Last week, the New York Times asserted that a new report from the Furman Center for Real Estate and Urban Policy at the New York University School of Law “recommends that the city require developers to include lower-cost apartments in large apartment buildings in fast-growing neighborhoods.”

Well, no.

The study does give careful consideration to inclusionary zoning, under which the city would give developers incentives or mandates to set aside a certain fraction of apartments as affordable housing. It provides a detailed economic analysis of what kind of mandates might be feasible, under what circumstances. And it’s clear on its recommendation: “If the City implements any mandatory zoning program, it should proceed with caution.”

The study’s authors—UCLA Law School dean Michael Schill, ex-HPD official-turned-developer Jerry Salama, and housing finance expert Jonathan Springer—proceed to list six precautionary measures the city could take to ensure mandates’ success, should it proceed with such requirements. Among them: Build in a “safety valve” so that if certain market conditions change significantly in the future, affordability requirements would be automatically modified.

The city is not currently considering mandatory inclusionary zoning. The rezoning plan for the Williamsburg and Greenpoint waterfronts, set for City Council review next month, uses incentives to promote affordable housing development, and the city’s planning and housing departments have staunchly resisted calls for mandates from affordable housing advocates.
The report, “Reducing the Cost of New Housing Construction in New York City,” is an update of a 1999 study that influenced the Bloomberg administration’s housing policies.

Many of its recommendations repeat those in the earlier report, but it also includes something new: a call for tighter control over how developers use public money. The report recommends enforcement of prevailing wage laws, which require projects receiving certain government funds to pay workers at preset rates, higher than what the market pays for non-union construction work. Currently, enforcement is poor and abuse widespread; developers frequently pay workers much lower wages and then pocket the government funds.

It also asks the state legislature to revamp its Brownfield Cleanup Program. As City Limits has reported, the tax credits issued under the program are pegged to the entire cost of a development project, and not only the cost of environmental cleanup. What’s more, sites with very little contamination are eligible. As a result, high-end projects can reap tens of millions of dollars in state support. The report calls for the tax credit to be increased to a higher percent of costs—they currently start at 12 percent—but linked solely to the cost of remediation.

Waste and fraud are inflating costs overall, say the study’s authors. “We want to create a level playing field,” explains Springer, who describes the problem of prevailing wage nonpayment as “rampant.” Without serious enforcement, “you have a regulation that increases costs,” Springer says. “You open up the potential for corruption, for people trying to game the system. And that’s indeed what has happened.” The report calls for district attorneys, the Justice Department, state attorney general, and state and federal labor departments to increase investigation and enforcement of violations.

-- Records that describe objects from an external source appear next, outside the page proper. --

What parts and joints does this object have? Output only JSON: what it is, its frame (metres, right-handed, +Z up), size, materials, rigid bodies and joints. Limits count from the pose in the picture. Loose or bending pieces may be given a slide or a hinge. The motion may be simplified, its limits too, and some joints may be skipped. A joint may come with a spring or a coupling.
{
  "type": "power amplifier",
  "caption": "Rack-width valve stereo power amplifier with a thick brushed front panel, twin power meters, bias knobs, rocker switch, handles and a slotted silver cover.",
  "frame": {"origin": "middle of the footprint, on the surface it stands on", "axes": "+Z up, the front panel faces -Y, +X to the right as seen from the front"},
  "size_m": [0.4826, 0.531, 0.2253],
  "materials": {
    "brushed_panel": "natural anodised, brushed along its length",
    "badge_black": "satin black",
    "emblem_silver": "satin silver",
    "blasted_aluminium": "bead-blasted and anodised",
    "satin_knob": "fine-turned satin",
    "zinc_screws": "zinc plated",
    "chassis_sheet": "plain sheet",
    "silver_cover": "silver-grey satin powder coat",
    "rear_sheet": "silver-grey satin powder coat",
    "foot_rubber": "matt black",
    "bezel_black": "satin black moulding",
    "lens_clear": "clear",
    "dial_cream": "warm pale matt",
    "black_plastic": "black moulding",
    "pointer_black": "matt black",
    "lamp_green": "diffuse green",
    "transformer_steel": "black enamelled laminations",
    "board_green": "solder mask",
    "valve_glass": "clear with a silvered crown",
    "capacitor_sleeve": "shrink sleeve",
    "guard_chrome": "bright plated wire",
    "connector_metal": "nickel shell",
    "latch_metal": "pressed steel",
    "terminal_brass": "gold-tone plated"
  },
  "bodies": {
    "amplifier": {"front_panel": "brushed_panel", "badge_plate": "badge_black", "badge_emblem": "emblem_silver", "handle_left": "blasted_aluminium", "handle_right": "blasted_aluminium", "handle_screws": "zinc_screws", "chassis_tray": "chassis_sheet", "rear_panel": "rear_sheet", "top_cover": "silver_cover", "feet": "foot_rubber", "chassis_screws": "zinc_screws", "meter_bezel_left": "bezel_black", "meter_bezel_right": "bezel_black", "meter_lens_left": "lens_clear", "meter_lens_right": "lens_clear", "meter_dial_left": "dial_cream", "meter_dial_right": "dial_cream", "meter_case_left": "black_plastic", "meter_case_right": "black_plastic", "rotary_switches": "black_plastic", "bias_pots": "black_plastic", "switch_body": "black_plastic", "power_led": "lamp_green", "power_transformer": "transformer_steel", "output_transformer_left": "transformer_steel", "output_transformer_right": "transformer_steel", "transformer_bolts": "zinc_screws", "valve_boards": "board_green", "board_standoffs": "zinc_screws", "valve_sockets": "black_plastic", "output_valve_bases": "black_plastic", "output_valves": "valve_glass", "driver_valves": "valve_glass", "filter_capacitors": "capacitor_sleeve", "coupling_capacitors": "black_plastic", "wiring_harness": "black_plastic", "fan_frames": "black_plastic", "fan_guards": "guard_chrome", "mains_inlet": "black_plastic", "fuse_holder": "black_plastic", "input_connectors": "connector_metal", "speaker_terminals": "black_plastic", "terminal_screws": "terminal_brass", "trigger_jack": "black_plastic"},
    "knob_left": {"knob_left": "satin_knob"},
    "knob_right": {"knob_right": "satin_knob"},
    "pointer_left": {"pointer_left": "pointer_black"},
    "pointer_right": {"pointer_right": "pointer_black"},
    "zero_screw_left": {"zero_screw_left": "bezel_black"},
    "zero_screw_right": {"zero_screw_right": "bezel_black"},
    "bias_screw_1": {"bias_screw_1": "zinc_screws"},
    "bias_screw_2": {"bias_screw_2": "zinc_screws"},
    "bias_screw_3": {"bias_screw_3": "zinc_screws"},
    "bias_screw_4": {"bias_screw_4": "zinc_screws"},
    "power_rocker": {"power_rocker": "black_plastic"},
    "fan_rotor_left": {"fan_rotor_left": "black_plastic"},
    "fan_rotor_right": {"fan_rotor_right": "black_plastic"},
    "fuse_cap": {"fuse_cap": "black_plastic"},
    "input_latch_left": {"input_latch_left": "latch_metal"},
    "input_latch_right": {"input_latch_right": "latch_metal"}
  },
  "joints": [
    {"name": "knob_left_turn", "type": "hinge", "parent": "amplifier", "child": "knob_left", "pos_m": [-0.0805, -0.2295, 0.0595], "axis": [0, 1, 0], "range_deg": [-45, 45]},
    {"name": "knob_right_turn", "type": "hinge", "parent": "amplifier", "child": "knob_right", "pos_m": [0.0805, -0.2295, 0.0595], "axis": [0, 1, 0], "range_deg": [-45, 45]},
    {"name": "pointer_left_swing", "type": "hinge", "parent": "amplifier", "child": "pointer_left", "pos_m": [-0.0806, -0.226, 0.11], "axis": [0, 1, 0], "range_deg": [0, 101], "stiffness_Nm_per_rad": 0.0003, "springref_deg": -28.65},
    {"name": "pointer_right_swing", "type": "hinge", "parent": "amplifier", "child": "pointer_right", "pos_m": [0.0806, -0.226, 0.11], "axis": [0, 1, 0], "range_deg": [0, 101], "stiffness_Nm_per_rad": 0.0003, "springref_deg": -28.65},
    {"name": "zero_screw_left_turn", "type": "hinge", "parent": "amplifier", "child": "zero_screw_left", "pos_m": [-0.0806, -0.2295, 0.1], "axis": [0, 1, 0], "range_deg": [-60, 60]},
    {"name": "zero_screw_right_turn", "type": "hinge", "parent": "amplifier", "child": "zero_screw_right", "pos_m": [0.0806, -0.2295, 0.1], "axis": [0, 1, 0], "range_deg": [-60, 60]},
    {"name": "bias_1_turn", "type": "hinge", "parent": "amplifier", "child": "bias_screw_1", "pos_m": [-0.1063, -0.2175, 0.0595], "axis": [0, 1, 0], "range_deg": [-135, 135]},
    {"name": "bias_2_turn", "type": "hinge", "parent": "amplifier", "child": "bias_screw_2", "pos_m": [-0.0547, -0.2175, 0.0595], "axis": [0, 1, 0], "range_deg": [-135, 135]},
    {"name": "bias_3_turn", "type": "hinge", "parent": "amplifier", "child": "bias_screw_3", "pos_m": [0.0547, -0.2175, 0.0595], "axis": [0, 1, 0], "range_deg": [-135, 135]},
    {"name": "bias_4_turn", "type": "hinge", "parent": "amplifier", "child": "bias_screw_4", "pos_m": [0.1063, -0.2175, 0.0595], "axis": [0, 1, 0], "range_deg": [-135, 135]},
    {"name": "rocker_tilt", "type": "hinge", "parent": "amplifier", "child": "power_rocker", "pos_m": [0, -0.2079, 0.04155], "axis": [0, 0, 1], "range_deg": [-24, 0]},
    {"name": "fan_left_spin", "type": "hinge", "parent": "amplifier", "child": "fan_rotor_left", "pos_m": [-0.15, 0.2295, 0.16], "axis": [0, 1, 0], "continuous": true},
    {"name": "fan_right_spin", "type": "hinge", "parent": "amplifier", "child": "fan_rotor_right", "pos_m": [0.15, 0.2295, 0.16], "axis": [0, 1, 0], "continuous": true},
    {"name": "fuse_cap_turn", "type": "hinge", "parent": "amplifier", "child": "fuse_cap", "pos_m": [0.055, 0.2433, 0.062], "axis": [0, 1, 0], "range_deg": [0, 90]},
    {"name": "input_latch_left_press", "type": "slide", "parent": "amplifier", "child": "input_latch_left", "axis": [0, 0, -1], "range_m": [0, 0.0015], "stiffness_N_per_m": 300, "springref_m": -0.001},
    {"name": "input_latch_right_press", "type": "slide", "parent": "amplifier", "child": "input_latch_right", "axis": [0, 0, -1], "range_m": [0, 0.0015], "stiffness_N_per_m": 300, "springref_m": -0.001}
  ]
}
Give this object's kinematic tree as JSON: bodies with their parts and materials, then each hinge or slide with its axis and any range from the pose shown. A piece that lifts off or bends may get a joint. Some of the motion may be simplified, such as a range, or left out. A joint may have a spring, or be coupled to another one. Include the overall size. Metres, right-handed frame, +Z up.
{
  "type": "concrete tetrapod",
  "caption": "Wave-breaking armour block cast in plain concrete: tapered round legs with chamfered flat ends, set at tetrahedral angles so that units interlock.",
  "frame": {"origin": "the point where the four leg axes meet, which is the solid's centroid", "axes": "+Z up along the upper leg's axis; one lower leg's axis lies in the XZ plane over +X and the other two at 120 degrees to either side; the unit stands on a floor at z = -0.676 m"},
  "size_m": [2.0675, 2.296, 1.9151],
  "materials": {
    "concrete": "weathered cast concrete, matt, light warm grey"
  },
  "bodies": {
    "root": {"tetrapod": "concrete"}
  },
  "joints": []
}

On brownfields, coauthor Salama says the extremely high price of the program—which is poised to cost many times more than the $135 million budget set by the legislature—has led to widespread concern about its long-term viability. That’s making it difficult for developers to secure private financing for construction on former industrial sites. “There’s a lot of uncertainty,” says Salama. “A lot of them own brownfields and are not doing anything because they can’t do anything.”